§ **EXERCISE DESCRIPTION**
Determine the number of lines that contain the word "Identity", then state that number and nothing more.
==== SOURCE EXCERPT ====
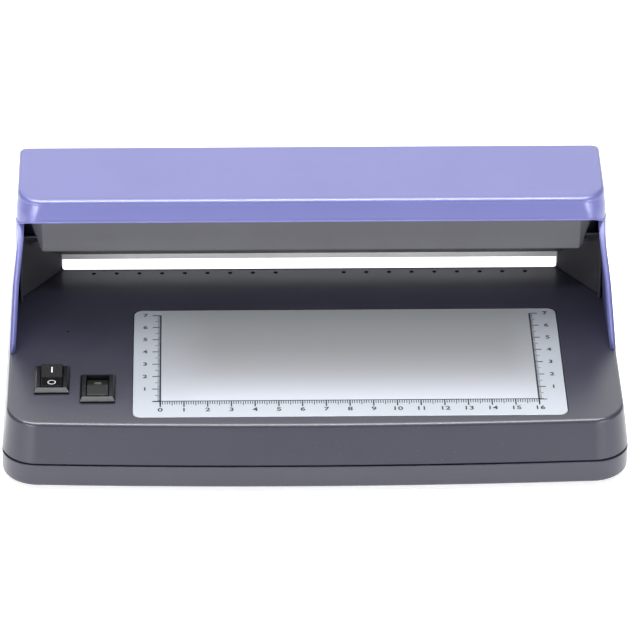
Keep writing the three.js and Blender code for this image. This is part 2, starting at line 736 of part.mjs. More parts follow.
function inletBody() {
  const w = inlet.width / 2;
  const h = inlet.height / 2;
  const nose = block(inlet.x - w, inlet.x + w, flangeY - inlet.depth + 4, inletWall - 0.4, inletZ - h, inletZ + h);
  const flange = block(
    inlet.x - inlet.flangeW / 2,
    inlet.x + inlet.flangeW / 2,
    flangeY - 1.6,
    flangeY,
    inletZ - inlet.flangeH / 2,
    inletZ + inlet.flangeH / 2,
  );
  const mouth = [-0.5, 0.5].map((k) => barY(inlet.x + k * inlet.pinPitch, inletZ, inletWall - 13, rear + 2, 3.9));
  const neck = block(
    inlet.x - inlet.pinPitch / 2,
    inlet.x + inlet.pinPitch / 2,
    inletWall - 13,
    rear + 2,
    inletZ - 2.6,
    inletZ + 2.6,
  );
  const pinWays = [-0.5, 0.5].map((k) => {
    return barY(inlet.x + k * inlet.pinPitch, inletZ, flangeY - 30, rear, inlet.pin + GAP, 12);
  });
  return cut(join(nose, flange), ...mouth, neck, ...pinWays);
}

piece("inlet_body", inletBody(), finish.black);
[-0.5, 0.5].forEach((k, i) => {
  const x = inlet.x + k * inlet.pinPitch;
  piece(`inlet_pin_${i + 1}`, barY(x, inletZ, flangeY - inlet.depth, inletWall - 5, inlet.pin, 12), finish.brass);
});

// ---- rocker switches -----------------------------------------------------------------------------
// Snap-in housing: a bevelled bezel on the deck, a body through it, a well for the rocker.
function switchHousing(s) {
  const low = deck + GAP;
  const w = rocker.bodyW / 2 + rocker.rimW;
  const l = rocker.bodyL / 2 + rocker.rimL;
  const bezelShape = outline(-w, w, -l, l, 0.4, 0.4);
  const bezel = leaning(bezelShape, low, low + rocker.bezelH, (z, x, y) => {
    const t = Math.max(0, (z - low - 0.5) / (rocker.bezelH - 0.5));
    return [x * (1 - (t * rocker.bevel * 0.6) / w), y * (1 - (t * rocker.bevel) / l)];
  });
  const body = block(
    -rocker.bodyW / 2,
    rocker.bodyW / 2,
    -rocker.bodyL / 2,
    rocker.bodyL / 2,
    deck - rocker.bodyDepth,
    low + 0.2,
  );
  const hollow = block(
    -wellW / 2,
    wellW / 2,
    -wellL / 2,
    wellL / 2,
    deck - well.depth,
    low + 5,
  );
  const pins = barX(-wellW / 2 - 1.1, wellW / 2 + 1.1, 0, keyPivot, key.pin + key.pinClear, 12);
  const slots = terminalsAt().map((y) => {
    const t = terminal.thick / 2 + GAP;
    const v = terminal.width / 2 + GAP;
    return block(-v, v, y - t, y + t, deck - rocker.bodyDepth - 1, deck - rocker.bodyDepth + 3.2);
  });
  return cut(join(bezel, body), hollow, pins, ...slots).translate([s.x, s.y, 0]);
}

function terminalsAt() {
  return [-terminal.pitch / 2, terminal.pitch / 2];
}

// Rocker: two faces that meet at the middle, a skirt, a heel, and a pin on each side.
// A negative crown makes a valley, a positive one a ridge. It rests tilted about the pins.
function rockerKey(s) {
  const rise = Math.tan((-s.crown * Math.PI) / 180) * keyHalf;
  const top = key.topDrop;
  const end = top + rise;
  const profile = [
    [-keyHalf, end - key.skirt],
    [-key.heel, -3],
    [key.heel, -3],
    [keyHalf, end - key.skirt],
    [keyHalf, end],
    [0, top],
    [-keyHalf, end],
  ];
  const bar = prismX(profile, -keyW / 2, keyW / 2);
  const pins = barX(-wellW / 2 - 0.8, wellW / 2 + 0.8, 0, 0, key.pin, 12);
  return join(bar, pins).rotate([s.tilt, 0, 0]).translate([s.x, s.y, keyPivot]);
}

function switchTerminal(s, y) {
  const t = terminal.thick / 2;
  const v = terminal.width / 2;
  const top = deck - rocker.bodyDepth + 2.9;
  const blade = block(s.x - v, s.x + v, s.y + y - t, s.y + y + t, top - terminal.length, top);
  return cut(blade, barY(s.x, top - terminal.length + 2.2, s.y + y - 3, s.y + y + 3, 0.8, 10));
}

for (const [name, s] of Object.entries({ main_switch: mainSwitch, window_switch: windowSwitch })) {
  piece(`${name}_housing`, switchHousing(s), finish.black);
  piece(`${name}_rocker`, rockerKey(s), s === mainSwitch ? finish.black : finish.smoke);
  terminalsAt().forEach((y, i) => piece(`${name}_terminal_${i + 1}`, switchTerminal(s, y), finish.brass));
}

// ---- wiring --------------------------------------------------------------------------------------
// An insulated lead along a smooth curve through its points.
function wire(points) {
  const path = new THREE.CatmullRomCurve3(points.map((p) => new THREE.Vector3(...p)));
  const ring = new THREE.Shape();
  for (let i = 0; i < lead.sides; i++) {
    const a = (2 * Math.PI * i) / lead.sides;
    ring[i ? "lineTo" : "moveTo"](lead.radius * Math.cos(a), lead.radius * Math.sin(a));
  }
  const steps = points.length * 4;
  return solid(new THREE.ExtrudeGeometry(ring, { steps, bevelEnabled: false, extrudePath: path }));
}

const tabZ = deck - rocker.bodyDepth + 2.9 - terminal.length - 2 * GAP; // under the switch terminals
const inletTail = flangeY - inlet.depth - 3 * GAP; // just behind the inlet's pins
const onBoard = boardZ + ballast.thick + GAP + lead.radius;
const low = trayFloor + 2 * lead.radius;
const [frontTab, backTab] = terminalsAt();

// inlet pin to main switch, along the left wall
piece(
  "inlet_lead",
  wire([
    [inlet.x - inlet.pinPitch / 2, inletTail, inletZ],
    [inlet.x - 9, rear - 39, inletZ - 6],
    [-halfW + 10, rear - 66, low + 2],
    [-halfW + 10, mainSwitch.y + 24, low],
    [mainSwitch.x, mainSwitch.y + backTab + 4, low],
    [mainSwitch.x, mainSwitch.y + backTab, tabZ],
  ]),
  finish.brown,
);
// inlet pin straight to the ballast board
piece(
  "neutral_lead",
  wire([
    [inlet.x + inlet.pinPitch / 2, inletTail, inletZ],
    [inlet.x + 11, rear - 30, inletZ - 4],
    [ballast.x0 - 8, ballast.y1 - 9, onBoard + 2],
    [ballast.x0 + 2, ballast.y1 - 8, onBoard + 0.2],
    [ballast.x0 + 8, ballast.y1 - 8, onBoard + 0.2],
  ]),
  finish.blue,
);
// main switch to ballast board
piece(
  "ballast_lead",
  wire([
    [mainSwitch.x, mainSwitch.y + frontTab, tabZ],
    [mainSwitch.x, mainSwitch.y + frontTab, tabZ - 1.5],
    [mainSwitch.x + 7, mainSwitch.y + frontTab + 3, low + 2],
    [mainSwitch.x + 16, mainSwitch.y + 28, low],
    [ballast.x0 - 22, ballast.y0 - 8, low + 1],
    [ballast.x0 - 4, ballast.y0 + 12, onBoard],
    [ballast.x0 + 6, ballast.y0 + 14, onBoard],
  ]),
  finish.black,
);
// window switch to LED driver board, under the light box
piece(
  "window_lead",
  wire([
    [windowSwitch.x, windowSwitch.y + backTab, tabZ],
    [windowSwitch.x, windowSwitch.y + backTab, tabZ - 1.5],
    [windowSwitch.x + 6, windowSwitch.y + backTab + 5, low],
    [ballast.x0 + 20, ballast.y0 - 26, low + 0.5],
    [driver.x0 - 12, driver.y0 - 8, low + 1],
    [driver.x0 - 4, driver.y0 + 3, onBoard + 1],
    [driver.x0 + 4, driver.y0 + 6, onBoard + 0.2],
    [driver.x0 + 10, driver.y0 + 6, onBoard + 0.2],
  ]),
  finish.black,
);
// ballast board to the lamp holders, up through the deck on each side
for (const side of [-1, 1]) {
  const x = side * leadHole.x;
  const start = side < 0 ? ballast.x0 + 7 : ballast.x1 - 3;
  const y = side < 0 ? rear - 28.6 : rear - 18.4;
  piece(
    `lamp_lead_${side < 0 ? "left" : "right"}`,
    wire([
      [start, side < 0 ? y : y - 0.5, onBoard],
      [start + side * 12, y, onBoard],
      [side * 84, y, low + 2],
      [x - side * 11, y, low + 4.5],
      [x, leadHole.y, deckUnder - 8],
      [x, leadHole.y, deck + 3],
      [x, leadHole.y - 3, deck + 20],
      [side * (lamp.length / 2 + holder.length + bracket.thick + 3 * GAP + lead.radius), topLamp.y + 5, topLamp.z],
    ]),
    finish.white,
  );
}

export default parts;
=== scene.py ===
import json

import bmesh
import bpy
import numpy as np
from mathutils import Matrix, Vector
from mathutils.geometry import delaunay_2d_cdt


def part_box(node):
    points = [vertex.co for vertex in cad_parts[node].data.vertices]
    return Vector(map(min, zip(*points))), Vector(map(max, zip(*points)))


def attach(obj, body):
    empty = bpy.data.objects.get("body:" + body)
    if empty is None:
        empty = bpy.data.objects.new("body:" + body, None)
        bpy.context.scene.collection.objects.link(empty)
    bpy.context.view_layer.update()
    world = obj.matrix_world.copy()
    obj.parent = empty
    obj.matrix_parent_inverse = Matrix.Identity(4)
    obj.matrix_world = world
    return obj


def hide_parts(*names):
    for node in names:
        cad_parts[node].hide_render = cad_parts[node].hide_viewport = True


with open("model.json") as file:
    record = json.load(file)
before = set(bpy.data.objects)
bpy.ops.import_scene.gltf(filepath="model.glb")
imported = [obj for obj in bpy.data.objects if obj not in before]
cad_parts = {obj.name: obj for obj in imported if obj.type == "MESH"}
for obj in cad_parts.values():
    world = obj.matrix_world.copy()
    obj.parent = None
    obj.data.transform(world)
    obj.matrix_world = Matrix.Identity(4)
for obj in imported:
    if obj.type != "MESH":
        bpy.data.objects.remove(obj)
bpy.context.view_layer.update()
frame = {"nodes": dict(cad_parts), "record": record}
nodes = frame["nodes"]


# ---- Camera ------------------------------------------------------------------------------------
# A long lens from a little above and nearly square to the counter edge, so that edges that run
# back keep almost parallel.
eye = bpy.data.objects.new("eye", bpy.data.cameras.new("eye"))
eye.data.lens = 275.1
eye.data.sensor_width = 36.0
eye.data.clip_end = 50.0
eye.location = (-0.04766, -1.77205, 1.11497)
eye.rotation_euler = np.radians((58.7713, -0.3844, -1.3425))
bpy.context.collection.objects.link(eye)
bpy.context.scene.camera = eye
bpy.context.scene.view_settings.view_transform = "Standard"


# ---- Base tray ---------------------------------------------------------------------------------
# Lower half of the casing, moulded in dark blue-grey ABS with a fine spark texture. Its rim butts
# against the top shell with a shadow gap, and four screws from below hold the two halves.
MM = 0.001


def level(name, side, axis):
    """Lowest (0) or highest (1) coordinate of a CAD node along an axis, in millimetres."""
    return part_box(name)[side]["xyz".index(axis)] / MM


def outline(half, front, rear, r_front, r_rear, bow=0.0, marks=(), arc=14):
    """Closed rounded rectangle seen from above, counter-clockwise: front edge, arc, right side, arc,
    rear edge, arc, left side, arc. The front edge falls back as the square of x. The front and rear
    edges have points at fixed x, the marks among them, so that loops of any size match."""
    turn = np.linspace(0, np.pi / 2, arc, endpoint=False)
    fixed = np.sort(np.concatenate([np.linspace(-100, 100, 21), marks]))
    side = np.linspace(0, 1, 24, endpoint=False) * (rear - r_rear - front - r_front) + front + r_front
    back = np.linspace(0, 1, 24, endpoint=False) * (front + r_front - rear + r_rear) + rear - r_rear
    wide, deep = half - r_front, half - r_rear

    def corner(cx, cy, r, start):
        """A quarter circle about a corner's centre, from a start angle."""
        return np.stack([cx + r * np.cos(start + turn), cy + r * np.sin(start + turn)], 1)

    def edge(y, xs):
        """Points at fixed x along a straight front or rear edge."""
        return np.stack([xs, np.full_like(xs, y)], 1)

    loop = np.concatenate([
        edge(front, np.append(-wide, fixed)),
        corner(wide, front + r_front, r_front, -np.pi / 2),
        np.stack([np.full_like(side, half), side], 1),
        corner(deep, rear - r_rear, r_rear, 0.0),
        edge(rear, np.append(deep, fixed[::-1])),
        corner(-deep, rear - r_rear, r_rear, np.pi / 2),
        np.stack([np.full_like(back, -half), back], 1),
        corner(-wide, front + r_front, r_front, np.pi),
    ])
    if bow:
        loop[:, 1] += bow * (loop[:, 0] / wide) ** 2 * (rear - loop[:, 1]) / (rear - front)
    return loop


def circle(x, y, r, sides=20):
    """Points on a circle in plan, counter-clockwise."""
    a = np.arange(sides) * 2 * np.pi / sides
    return np.stack([x + r * np.cos(a), y + r * np.sin(a)], 1)


def box_loop(x0, x1, y0, y1):
    """The four corners of an upright hole in plan, counter-clockwise."""
    return np.array([[x0, y0], [x1, y0], [x1, y1], [x0, y1]], float)


def at_height(loop, z):
    """A plan loop lifted to a height, or to one height for each point."""
    return np.column_stack([loop, np.broadcast_to(z, len(loop))])


def skin(rows, drop=None):
    """Quads between neighbouring closed loops, rows (m, n, 3), facing outwards where the loops run
    counter-clockwise and climb. drop(centres) says which quads to leave out, as for a hole."""
    rows = np.asarray(rows, float)
    m, n = rows.shape[:2]
    i = np.arange(m - 1)[:, None] * n
    j = np.arange(n)[None, :]
    k = (j + 1) % n
    quads = np.stack([i + j, i + k, i + n + k, i + n + j], -1).reshape(-1, 4)
    points = rows.reshape(-1, 3)
    if drop is not None:
        quads = quads[~drop(points[quads].mean(1))]
    return points, quads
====
§ **THE ANSWER**
2